Exercise brief: Output only the lines running from the line bearing "for held in" through the line bearing "# Materials", character for character.

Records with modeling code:

##############################

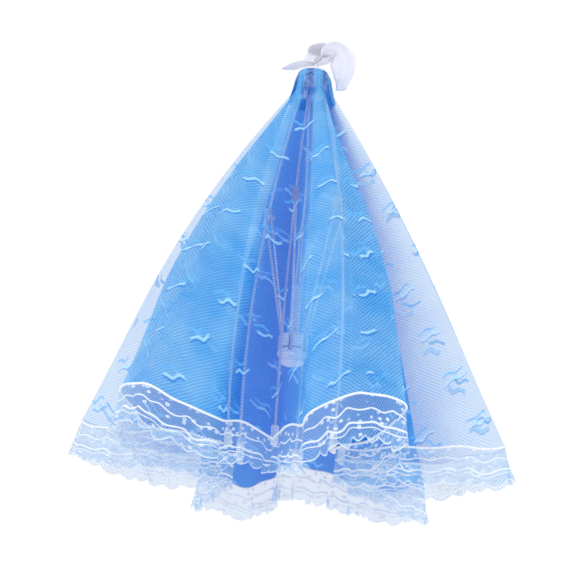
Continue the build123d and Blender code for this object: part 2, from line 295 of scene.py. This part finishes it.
def lace_material():
    """Hem lace; v runs from 0 at the piping to 28 mm at the free edge."""
    g = Graph("hem_lace_look")
    uv, u, v = g.cloth_mm()
    wave = (u * 0.33).sine() * 0.9
    wavy_v = v + (wave + (g.noise(uv, scale=7.0, detail=1.0) - 0.5) * 3.4)
    ground = knit(u, v, pitch_u=1.9, pitch_v=2.3, solid=0.20, clear=0.50)
    # cords along the hem: (place, half width) in mm
    lines = [abs(wavy_v - place).fall(half * 0.5, half * 1.5)
             for place, half in ((8.4, 0.5), (16.6, 0.7), (19.8, 0.38))]
    cords = lines[0].larger(lines[1]).larger(lines[2])

    # small filled leaves, each with an eyelet
    stretched = g.node("ShaderNodeCombineXYZ")
    g.feed(stretched.inputs[0], u * 0.16)
    g.feed(stretched.inputs[1], v * 0.26)
    cell = g.node("ShaderNodeTexVoronoi", feature="F1")
    g.feed(cell.inputs["Vector"], Signal(g, stretched.outputs[0]))
    g.feed(cell.inputs["Scale"], 1.0)
    g.feed(cell.inputs["Randomness"], 0.7)
    distance = Signal(g, cell.outputs["Distance"])
    leaves = distance.fall(0.22, 0.40)
    eyelet = distance.fall(0.06, 0.12)
    fill = leaves * (1.0 - eyelet)

    # scalloped free edge: 11 mm scallops, 3.2 mm deep
    depth = (24.6 + abs((u * (math.pi / 11.0)).sine()) * 3.2) - v
    inside = depth.ramp(0.0, 0.5)
    rim = depth.fall(0.6, 1.8) * inside

    alpha = (ground * 0.70).larger(fill * 0.82)
    alpha = alpha.larger(cords * 0.86)
    alpha = (alpha + 0.08).larger(rim * 0.9)
    tone = g.noise(uv, scale=3.0, detail=2.0)
    tint = g.mix(tone, srgb(132, 184, 234), srgb(180, 214, 244))
    white = cords.larger(rim.larger(fill * 0.75))
    g.surface({
        "Base Color": g.mix(white, tint, srgb(236, 244, 253)),
        "Alpha": (alpha * inside).clamped(),
        "Roughness": 0.5,
        "Specular IOR Level": 0.15,
        "Sheen Weight": 0.1,
    })
    g.bump(cords.larger(fill), strength=0.4, distance=0.0005)
    return g.material


def solid_material(name, low, high, rough=(0.35, 0.5), metal=0.0, scale=60.0, bump=0.15,
                   bump_distance=0.0002, coat=0.0, stretch=None, sheen=0.0, subsurface=0.0):
    """Opaque material with two mottled tones and a fine grain, drawn out by stretch."""
    g = Graph(name)
    place = g.source("ShaderNodeTexCoord", "Object")
    if stretch:
        mapping = g.node("ShaderNodeMapping")
        g.feed(mapping.inputs["Scale"], stretch)
        g.feed(mapping.inputs["Vector"], place)
        place = Signal(g, mapping.outputs[0])
    broad = g.noise(place, scale, detail=3.0)
    fine = g.noise(place, scale * 9, detail=2.0, roughness=0.6)
    g.surface({
        "Base Color": g.mix(broad.ramp(0.35, 0.65), srgb(*low), srgb(*high)),
        "Roughness": fine.ramp(0.3, 0.7, *rough),
        "Metallic": metal,
        "Coat Weight": coat,
        "Sheen Weight": sheen,
    })
    if subsurface:
        g.surface({"Subsurface Weight": subsurface, "Subsurface Radius": (0.003, 0.003, 0.003)})
    g.bump(fine, strength=bump, distance=bump_distance)
    return g.material


def satin_material():
    g = Graph("ribbon_satin_look")
    uv, u, v = g.cloth_mm()
    weft = abs((v * (math.pi / 0.5)).sine())
    warp = abs((u * (math.pi / 0.9) + v * 0.8).sine())
    weave = weft * 0.6 + warp * 0.4
    inside = g.source("ShaderNodeNewGeometry", "Backfacing")
    outer = g.mix(g.noise(uv, scale=12.0, detail=3.0), srgb(228, 228, 242), srgb(242, 242, 250))
    # the back face is painted darker: painted shade, as inside the loop
    inner = g.mix(g.noise(uv, scale=9.0, detail=3.0), srgb(206, 198, 206), srgb(226, 220, 226))
    g.surface({
        "Base Color": g.mix(inside, outer, inner),
        "Roughness": weave.ramp(0.0, 1.0, start=0.28, end=0.42),
        "Anisotropic": 0.6,
        "Sheen Weight": 0.5,
    })
    g.bump(weave, strength=0.12, distance=0.0001)
    return g.material


def cord_material():
    g = Graph("cord_look")
    uv, u, v = g.cloth_mm()
    ply = abs((v * (math.pi / 1.6) + u * (math.pi / 2.6)).sine())
    fuzz = g.noise(uv, scale=60.0, detail=3.0)
    # darker in the grooves between the strands and lighter on their crests: painted shade
    tone = g.mix(ply * 0.8, srgb(206, 216, 234), srgb(250, 251, 254))
    g.surface({
        "Base Color": g.mix(fuzz * 0.25, tone, srgb(225, 232, 246)),
        "Roughness": 0.7,
        "Sheen Weight": 0.4,
    })
    g.bump(ply, strength=0.6, distance=0.0003)
    return g.material


NET = net_material("mesh_cloth_look")
# net of the far gores, seen deep inside the canopy: denser, like gathered layers, and with
# brighter inner colours and a stronger painted glow that paint light into its shade
NET_DEEP = net_material(
    "mesh_cloth_gathered_lit_look", back=(0.10, 0.88), edge_loss=(0.0, 0.0),
    inner_low=(24, 138, 240), inner_high=(54, 162, 248), painted_glow=0.24)
NET_SHEER = net_material(
    "mesh_cloth_single_look", front=(0.34, 0.14), panel_gain=(0.04, 0.0),
    edge_loss=(0.10, 0.52), edge_span=(0.12, 0.85))
LACE = lace_material()
SATIN = satin_material()
CORD = cord_material()
PLASTIC = solid_material(
    "white_plastic_look", low=(226, 232, 242), high=(244, 246, 250), rough=(0.28, 0.42),
    scale=90, bump=0.12, coat=0.15, subsurface=0.15)
STEM = solid_material(
    "stem_plastic_look", low=(214, 226, 244), high=(236, 242, 250), rough=(0.2, 0.35),
    scale=70, bump=0.1, coat=0.2, stretch=(1, 1, 0.15), subsurface=0.2)
STEEL = solid_material(
    "steel_wire_look", low=(204, 208, 228), high=(236, 236, 248), rough=(0.22, 0.42),
    metal=0.25, scale=120, bump=0.2, stretch=(1, 1, 0.08))
BRACKET = solid_material(
    "bracket_look", low=(204, 192, 208), high=(228, 218, 230), rough=(0.3, 0.5),
    metal=0.15, scale=150, bump=0.25)
PIPING = solid_material(
    "piping_look", low=(236, 243, 252), high=(252, 253, 255), rough=(0.5, 0.7),
    scale=300, bump=0.6, bump_distance=0.0003, sheen=0.4)

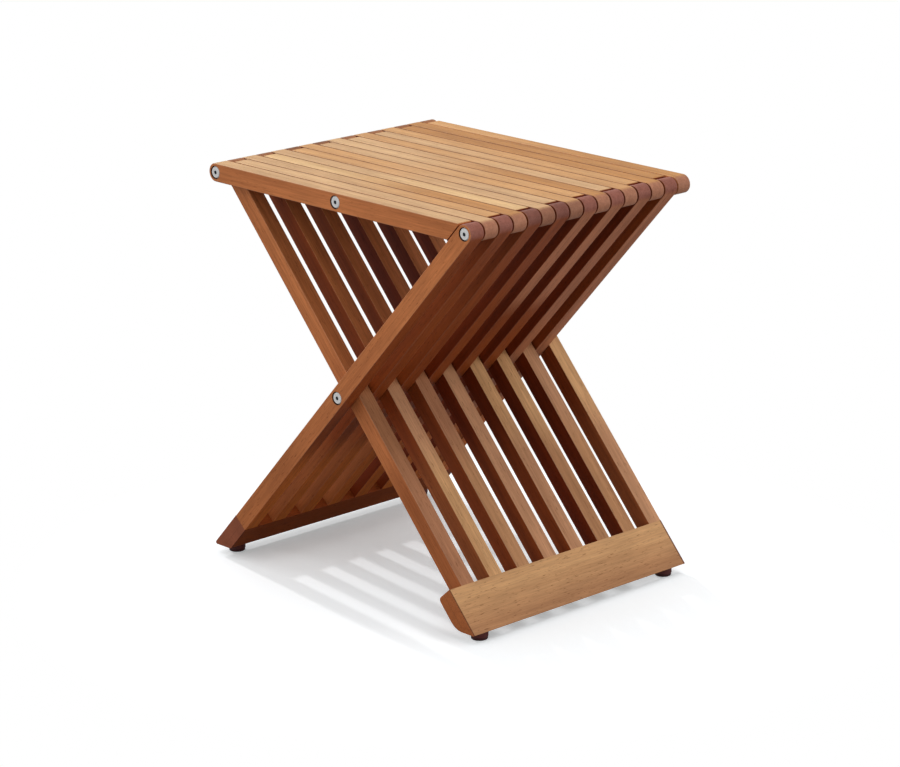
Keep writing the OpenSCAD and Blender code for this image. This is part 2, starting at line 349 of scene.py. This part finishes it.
def dress(name, material):
    """Gives a CAD node one material."""
    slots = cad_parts[name].material_slots
    if not slots:
        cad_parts[name].data.materials.append(material)
    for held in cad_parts[name].material_slots:
        held.material = material


# Materials

# A bar's half depth and half width, the ease of its edges, the distance from its first hole to
# its second one and the radius of the recesses round both
Bar = namedtuple("Bar", "half_depth half_width ease second_hole hole_radius")
# A rail's length, the height over which its outer face changes from its lower colour, and that
# colour
Rail = namedtuple("Rail", "length fade lower")
# Colours of the painted highlight on the long edges, of the painted shade in the recesses round the
# screw heads and of a rail's arrises
EDGE_HIGHLIGHT = (0.80, 0.52, 0.36)
RECESS_SHADE = (0.085, 0.034, 0.018)
ARRIS = (0.13, 0.025, 0.005)
# How far a rail's arris reaches from its end, and how thin its end face is
ARRIS_REACH = (0.0024, 0.0012)
END_REACH = (0.0003, 0.0001)
SHINE = 0.18
# A screw head: radii between which its dish and its socket start, depth at which the socket starts,
# and the colours of the painted shade in the dish and in the socket
DISH_RADII = (0.0047, 0.0042)
SOCKET_RADII = (0.0025, 0.0021)
SOCKET_DEPTHS = (0.00005, 0.0003)
DISH_SHADE = (0.30, 0.31, 0.33)
SOCKET_SHADE = (0.060, 0.066, 0.072)
# What the pad of a foot multiplies its colour by
PAD_SHADE = (0.50, 0.45, 0.50, 1)


def local_place(tree, origin, along, up):
    """Object coordinates carried to a frame with X along the grain and Z up from the face."""
    along, up = Vector(along), Vector(up)
    turn = Matrix((along, up.cross(along), up))
    mapping = put(tree, "ShaderNodeMapping")
    feed(tree, mapping.inputs["Vector"], put(tree, "ShaderNodeTexCoord").outputs["Object"])
    mapping.inputs["Rotation"].default_value = turn.to_euler()
    mapping.inputs["Location"].default_value = -(turn @ Vector(origin))
    return mapping.outputs[0]


def wood(name, settings, frame_of, tones, seed, bar, contrast, pores, changes=(), rail=None):
    """Oiled hardwood for one bar. frame_of holds its origin, the direction of its grain and the
    normal of its upper face, and tones its upper, side, lower and end colours; on the slats and rails
    the side and lower colours are painted shade, darker copies of the same wood. contrast is how far
    the grain's pale and deep tones lie from them, and pores how strong its pores are. Each of the
    changes holds where along the grain it starts and ends, and the upper, side and lower colours that
    follow; on the legs they are partly real tone and partly painted shade and light. Its long edges
    get a painted highlight and the recesses round its holes painted shade."""
    material, tree, shader = new_material(name)
    local = local_place(tree, *frame_of)
    places = use_group(
        tree, shared("Bar places", bar_group), Vector=local, Half_depth=bar.half_depth,
        Half_width=bar.half_width, Ease=bar.ease, Second_hole=bar.second_hole,
        Hole_radius=bar.hole_radius)
    upper, side, lower, end = [opaque(colour) for colour in tones]
    parts = put(tree, "ShaderNodeSeparateXYZ")
    feed(tree, parts.inputs[0], local)
    for start, stop, following in changes:
        passed = span(tree, parts.outputs["X"], start, stop)
        upper, side, lower = [mix(tree, passed, before, opaque(after))
                              for before, after in zip((upper, side, lower), following)]
    if rail:
        raised = span(tree, parts.outputs["Y"], 0.0, rail.fade)
        upper = mix(tree, raised, opaque(rail.lower), upper)
    faces = mix(tree, places.outputs["Facing"], lower, upper)
    if not rail:
        faces = mix(tree, places.outputs["End"], faces, end)
    tint = mix(tree, places.outputs["Skin"], side, faces)
    if rail:
        middle = maths(tree, "SUBTRACT", parts.outputs["X"], rail.length / 2)
        from_end = maths(tree, "SUBTRACT", rail.length / 2, maths(tree, "ABSOLUTE", middle))
        arris = maths(tree, "MULTIPLY", span(tree, from_end, *ARRIS_REACH), 0.90)
        tint = mix(tree, arris, tint, opaque(ARRIS))
        tint = mix(tree, span(tree, from_end, *END_REACH), tint, end)
    lighter = (1 + 0.8 * contrast, 1 + contrast, 1 + 1.1 * contrast)
    darker = (1 - contrast, 1 - 1.25 * contrast, 1 - 1.4 * contrast)
    grain = use_group(
        tree, shared("Wood grain", grain_group), Vector=local, Seed=seed,
        Pale=mix(tree, 1.0, tint, opaque(lighter), "MULTIPLY"),
        Deep=mix(tree, 1.0, tint, opaque(darker), "MULTIPLY"),
        Streaks=settings.streaks, Pores=pores)
    # A painted highlight along the long edges, then painted shade in the recesses round the holes
    highlighted = mix(tree, maths(tree, "MULTIPLY", places.outputs["Edge"], 0.10),
                   grain.outputs["Color"], opaque(EDGE_HIGHLIGHT))
    recess_shaded = mix(tree, places.outputs["Recess"], highlighted, opaque(RECESS_SHADE))
    feed(tree, shader.inputs["Base Color"], recess_shaded)
    rough = maths(tree, "MULTIPLY_ADD", grain.outputs["Pore"], 0.15,
                  span(tree, grain.outputs["Height"], 0.0, 0.5, settings.roughness + 0.06,
                       settings.roughness - 0.06))
    feed(tree, shader.inputs["Roughness"], rough)
    shader.inputs["Specular IOR Level"].default_value = SHINE
    roughen(tree, shader, grain.outputs["Height"], 0.25, 0.00025)
    return material


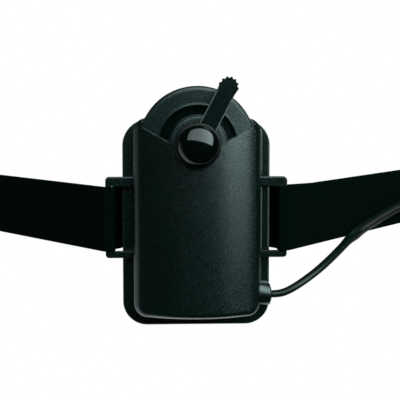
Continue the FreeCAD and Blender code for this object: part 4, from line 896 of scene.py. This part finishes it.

##############################

Output of the exercise:
    for held in cad_parts[name].material_slots:
        held.material = material


# Materials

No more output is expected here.